Of course – at the other end of the spectrum are those organisations with the with the mentality of “if it’s not broken, don’t fix it” style of management, where their long term planning is rather like their short-term planning “we’ve always done it this way” people are comfortable with this lack of change, they are entrenched in their comfort zones, and little or nothing is going to shake them loose.

In reality of course, both styles of management are damaging. Change for change sake can see organisations hit the self-destruct knee-jerk button, whilst organisations who don’t change at all will slowly wither and die. 
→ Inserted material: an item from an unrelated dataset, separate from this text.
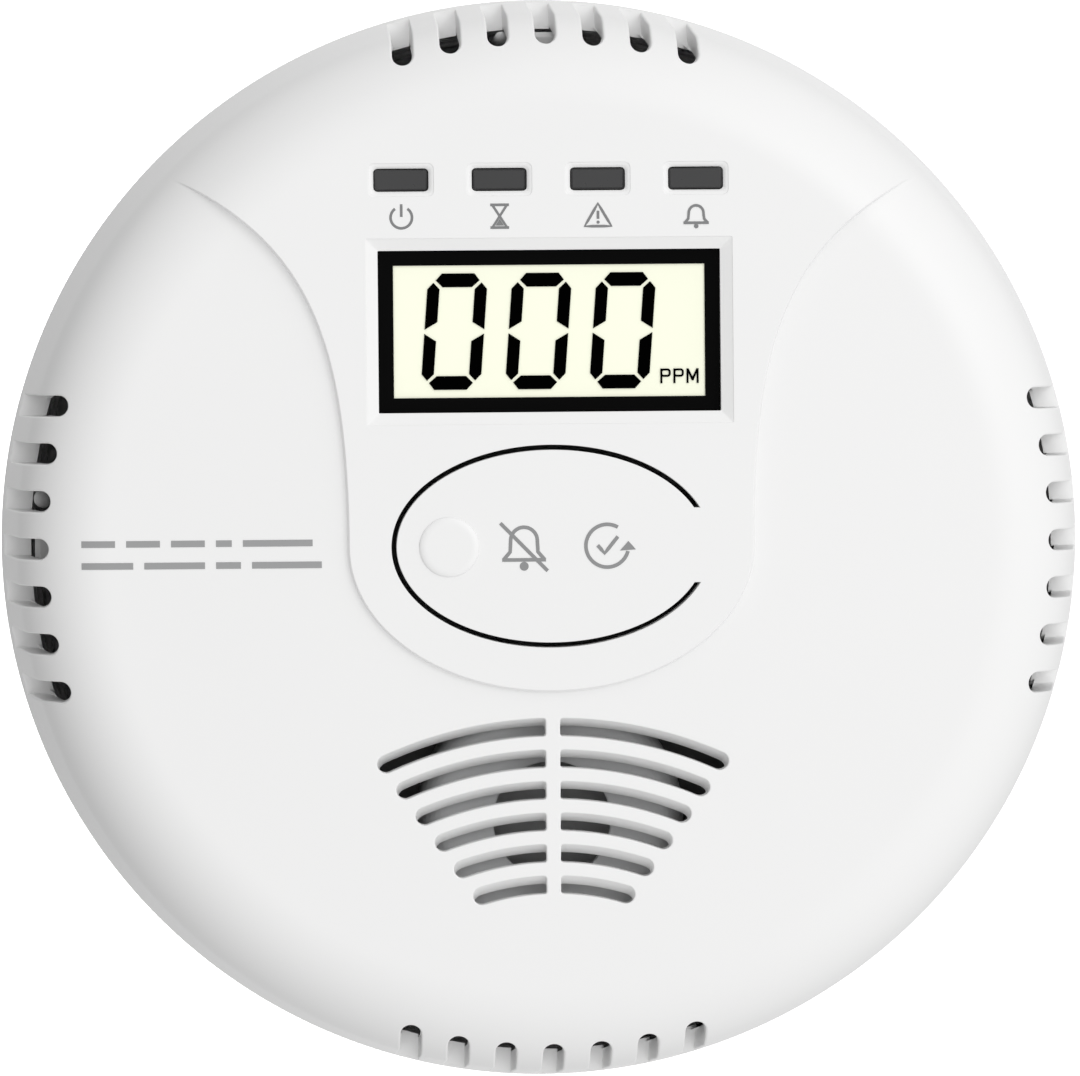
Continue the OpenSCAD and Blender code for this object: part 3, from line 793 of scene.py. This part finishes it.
def material(name, color, roughness, metallic=0.0, vary=0.03, grain=2500.0, bump=0.05,
             edge=0.0, coat=0.0, specular=0.5, stretch=(1, 1, 1), glow=0.0):
    """A procedural finish: slow colour drift, roughness drift and a fine surface grain."""
    m = bpy.data.materials.new(name)
    m.use_nodes = True
    t = m.node_tree
    bsdf = t.nodes["Principled BSDF"]
    link = t.links.new
    place = node(t, "ShaderNodeTexCoord")
    slow = node(t, "ShaderNodeTexNoise", Scale=60.0, Detail=3.0)
    link(place.outputs["Object"], slow.inputs["Vector"])
    mapping = node(t, "ShaderNodeMapping")
    mapping.inputs["Scale"].default_value = stretch
    link(place.outputs["Object"], mapping.inputs["Vector"])
    fine = node(t, "ShaderNodeTexNoise", Scale=grain, Detail=4.0, Roughness=0.6)
    link(mapping.outputs["Vector"], fine.inputs["Vector"])
    ramp = node(t, "ShaderNodeMix", data_type="RGBA")
    dark = [c * (1 - vary) for c in color]
    light = [min(1, c * (1 + vary)) for c in color]
    for socket in ramp.inputs:
        if socket.name == "A" and socket.type == "RGBA":
            socket.default_value = (*dark, 1)
        if socket.name == "B" and socket.type == "RGBA":
            socket.default_value = (*light, 1)
    link(slow.outputs["Fac"], ramp.inputs["Factor"])
    mixed = [s for s in ramp.outputs if s.type == "RGBA"][0]
    link(mixed, bsdf.inputs["Base Color"])
    rough = node(t, "ShaderNodeMapRange")
    rough.inputs["To Min"].default_value = roughness * (1 - ROUGH_VARY)
    rough.inputs["To Max"].default_value = roughness * (1 + ROUGH_VARY)
    link(fine.outputs["Fac"], rough.inputs["Value"])
    link(rough.outputs["Result"], bsdf.inputs["Roughness"])
    surface_bump = node(t, "ShaderNodeBump", Strength=bump, Distance=GRAIN_DEPTH)
    link(fine.outputs["Fac"], surface_bump.inputs["Height"])
    if edge:
        bevel = node(t, "ShaderNodeBevel", samples=6)
        bevel.inputs["Radius"].default_value = edge
        link(bevel.outputs["Normal"], surface_bump.inputs["Normal"])
    link(surface_bump.outputs["Normal"], bsdf.inputs["Normal"])
    bsdf.inputs["Metallic"].default_value = metallic
    bsdf.inputs["Specular IOR Level"].default_value = specular
    bsdf.inputs["Coat Weight"].default_value = coat
    bsdf.inputs["Coat Roughness"].default_value = COAT_ROUGHNESS
    # glow makes the surface give off its own colour. On the display panel this is painted light; on the
    # backdrop it is an even white.
    bsdf.inputs["Emission Color"].default_value = (*color, 1)
    bsdf.inputs["Emission Strength"].default_value = glow
    return m


# Slot: colour, roughness, and whatever differs from the usual finish.
FINISHES = {
    "cover_white": ((0.87, 0.87, 0.868), 0.42, dict(vary=0.008, grain=5200, bump=0.05)),
    "base_white": (
        (0.85, 0.85, 0.846), 0.48,
        dict(vary=0.012, grain=4200, bump=0.08, edge=0.00025),
    ),
    "lcd_black": (
        (0.002, 0.002, 0.002), 0.2,
        dict(vary=0.1, grain=3000, bump=0.02, edge=0.0001, specular=0.03),
    ),
    # The display panel's glow is painted light: it lights the cream evenly, removes the shade the bezel
    # casts on it, and lifts it above the case's white.
    "lcd_cream": ((0.83, 0.84, 0.69), 0.3, dict(vary=0.006, grain=6000, bump=0.02, glow=0.2)),
    "lcd_ink": ((0.0006, 0.0006, 0.0006), 0.5, dict(vary=0.1, grain=6000, bump=0.02, specular=0.0)),
    "diffuser": ((0.82, 0.84, 0.85), 0.5, dict(vary=0.02, edge=0.0002)),
    "zebra_rubber": ((0.55, 0.2, 0.24), 0.75, dict(vary=0.08, edge=0.0001)),
    "smoked": ((0.036, 0.036, 0.037), 0.28, dict(vary=0.12, grain=1800, bump=0.03)),
    "led_green": ((0.15, 0.5, 0.2), 0.2, dict(vary=0.03, edge=0.0001)),
    "led_yellow": ((0.8, 0.6, 0.1), 0.2, dict(vary=0.03, edge=0.0001)),
    "led_amber": ((0.85, 0.35, 0.05), 0.2, dict(vary=0.03, edge=0.0001)),
    "led_red": ((0.6, 0.03, 0.02), 0.2, dict(vary=0.03, edge=0.0001)),
    "board_black": (
        (0.17, 0.171, 0.173), 0.35,
        dict(vary=0.25, grain=1500, bump=0.15, edge=0.0001),
    ),
    "chip_black": ((0.015, 0.015, 0.016), 0.55, dict(vary=0.1, edge=0.0001)),
    "capacitor_sleeve": ((0.02, 0.025, 0.06), 0.25, dict(vary=0.08, edge=0.0002)),
    "copper": ((0.6, 0.22, 0.08), 0.3, dict(metallic=0.9, stretch=(1, 12, 1), edge=0.0001)),
    "plunger_red": ((0.32, 0.02, 0.015), 0.4, dict(vary=0.04, edge=0.0002)),
    "buzzer_grey": ((0.74, 0.745, 0.75), 0.5, dict(vary=0.05, bump=0.1, edge=0.0003)),
    "nickel": ((0.42, 0.42, 0.423), 0.45, dict(metallic=0.2, vary=0.06, stretch=(6, 1, 1))),
    "brass": (
        (0.75, 0.55, 0.24), 0.3,
        dict(metallic=1.0, vary=0.06, stretch=(8, 1, 1), edge=0.0001),
    ),
    "steel": (
        (0.55, 0.56, 0.58), 0.32,
        dict(metallic=1.0, vary=0.06, stretch=(10, 1, 1), edge=0.00015),
    ),
    "cell_jacket": (
        (0.03, 0.035, 0.045), 0.3,
        dict(metallic=0.5, vary=0.08, edge=0.0003, coat=0.3),
    ),
}
finishes = {name: material(name, c, r, **more) for name, (c, r, more) in FINISHES.items()}
INK = dict(vary=0.05, grain=9000, bump=0.05)
side_grey = material("side_print_grey", (0.33, 0.332, 0.335), 0.6, **INK)
print_grey = material("print_grey", (0.21, 0.212, 0.215), 0.6, **INK)
tab_grey = material("tab_print_grey", (0.27, 0.272, 0.275), 0.6, **INK)

slot_of = {s["node"]: s["material_slot"] for s in frame["record"]["subparts"]}
for name, o in frame["nodes"].items():
    o.data.materials.clear()
    o.data.materials.append(finishes[slot_of[name]])
cover_object.data.materials.append(finishes["cover_white"])
tab_object.data.materials.append(finishes["cover_white"])
legend_object.data.materials.append(print_grey)
side_object.data.materials.append(side_grey)
tab_print_object.data.materials.append(tab_grey)


# ---------------------------------------------------------------- floor, light, camera


def hide_from_light(o):
    """Seen by the camera only, so it neither lights nor shades the case."""
    o.visible_diffuse = False
    o.visible_glossy = False
    o.visible_shadow = False


def add_floor():
    """A pale floor that the camera sees but that throws no light up on the case."""
    me = bpy.data.meshes.new("floor")
    z = cad_box[0][2] - FLOOR_BELOW
    s = FLOOR_HALF
    me.from_pydata([(-s, -s, z), (s, -s, z), (s, s, z), (-s, s, z)], [], [(0, 1, 2, 3)])
    o = bpy.data.objects.new("floor", me)
    bpy.context.scene.collection.objects.link(o)
    pale = material("floor_pale", (0.9, 0.9, 0.9), 0.7, vary=0.005, grain=300, bump=0.02, specular=0.0)
    shader = pale.node_tree.nodes["Principled BSDF"]
    shader.inputs["Emission Color"].default_value = (1, 1, 1, 1)
    shader.inputs["Emission Strength"].default_value = FLOOR_GLOW
    me.materials.append(pale)
    hide_from_light(o)


def add_area(name, place, aim, size, power, tint=(1, 1, 1)):
    data = bpy.data.lights.new(name, "AREA")
    data.shape = "DISK"
    data.size = size
    data.energy = power
    data.color = tint
    o = bpy.data.objects.new(name, data)
    bpy.context.scene.collection.objects.link(o)
    o.location = place
    o.rotation_euler = (Vector(aim) - Vector(place)).to_track_quat("-Z", "Y").to_euler()


def add_camera():
    """Slightly up and left of the axis, square on to the front."""
    distance, left, up, roll = 0.66, math.radians(2.25), math.radians(1.6), math.radians(0.48)
    target = Vector((0, -RIM_Z * MM, 0))
    away = Vector((-math.sin(left) * math.cos(up), -math.cos(left) * math.cos(up), math.sin(up)))
    data = bpy.data.cameras.new("camera")
    data.sensor_width = 36.0
    reach = 0.4975  # the rim's radius as a share of the picture's width
    data.lens = data.sensor_width * reach * distance / (BODY_R * MM)
    data.clip_start, data.clip_end = 0.01, 20
    o = bpy.data.objects.new("camera", data)
    bpy.context.scene.collection.objects.link(o)
    o.location = target + away * distance
    look = (-away).to_track_quat("-Z", "Y").to_matrix().to_4x4()
    o.matrix_world = Matrix.Translation(o.location) @ look @ Matrix.Rotation(-roll, 4, "Z")
    bpy.context.scene.camera = o


def add_world():
    """Soft studio surround: a sum of broad patches of light, each (direction, power, strength)."""
    world = bpy.data.worlds.new("world")
    world.use_nodes = True
    t = world.node_tree
    way = node(t, "ShaderNodeTexCoord").outputs["Generated"]
    total = None
    for direction, power, strength in SKY:
        facing = node(t, "ShaderNodeVectorMath", operation="DOT_PRODUCT")
        t.links.new(way, facing.inputs[0])
        facing.inputs[1].default_value = Vector(direction).normalized()
        front = node(t, "ShaderNodeMath", operation="MAXIMUM")
        front.inputs[1].default_value = 0
        t.links.new(facing.outputs["Value"], front.inputs[0])
        shaped = node(t, "ShaderNodeMath", operation="POWER")
        shaped.inputs[1].default_value = power
        t.links.new(front.outputs[0], shaped.inputs[0])
        add = node(t, "ShaderNodeMath", operation="MULTIPLY_ADD")
        add.inputs[1].default_value = strength
        add.inputs[2].default_value = 0
        t.links.new(shaped.outputs[0], add.inputs[0])
        if total:
            t.links.new(total, add.inputs[2])
        total = add.outputs[0]
    t.links.new(total, t.nodes["Background"].inputs["Strength"])
    t.nodes["Background"].inputs["Color"].default_value = (1, 1, 1, 1)
    bpy.context.scene.world = world


def add_backdrop():
    """A white dome far round the scene, which only the camera sees."""
    bpy.ops.mesh.primitive_uv_sphere_add(segments=64, ring_count=32, radius=DOME_R)
    o = bpy.context.object
    o.name = "backdrop"
    white = material("backdrop_white", (1, 1, 1), 0.8, vary=0, grain=10, bump=0, specular=0, glow=1.02)
    o.data.materials.append(white)
    hide_from_light(o)


FLOOR_BELOW, FLOOR_HALF, FLOOR_GLOW = 1.2, 6.0, 0.5
DOME_R = 5.0
SKY = [
    ((1, 0, 0), 1, 0.52),
    ((0, 0, 1), 1, 0.74),
    ((0, 0, -1), 1, 0.66),
    ((0, -1, 0), 1, 0.745),
    ((0, 1, 0), 8, 1.1),
]

add_floor()
add_backdrop()
add_area("key", (1.7, -2.4, 1.2), (0, 0, 0), 1.6, 13.6)
add_camera()
add_world()
bpy.context.scene.view_settings.view_transform = "Standard"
It should make sense to say that everyone would benefit if your short-term planning is based around an organisations long-term goals.
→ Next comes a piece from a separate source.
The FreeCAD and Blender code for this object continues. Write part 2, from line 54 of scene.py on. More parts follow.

Taken from “Managers flunk leadership tests,” Human Resources, May 2002 p6

What Makes for Effective Leadership?
Leigh Clapham, senior vice president of MasterCard Australasia, says that leaders must have a team perspective “rather than just being seen to be the figurehead of a business.” Human Capital, September 2003, P27
It is said that to be an effective leader you need to possess the following characteristics:
• Adaptability, flexibility and responsiveness to change;
• Tolerance for ambiguity and the ability to make decisions based on imperfect information;
• Comfort with (perceived) failure;
• Passionate and inspirational with high energy levels;
• Creative and innovative;
• Values driven and trustworthy;
• Absolute integrity;
• Achieving results through relationships, listening, facilitating and coaching;
• Obsessed with customer satisfaction and service;
• Intolerant of mediocrity;
• Able to balance short-term needs with long-term perspective;
• More concerned with legacy than celebrity.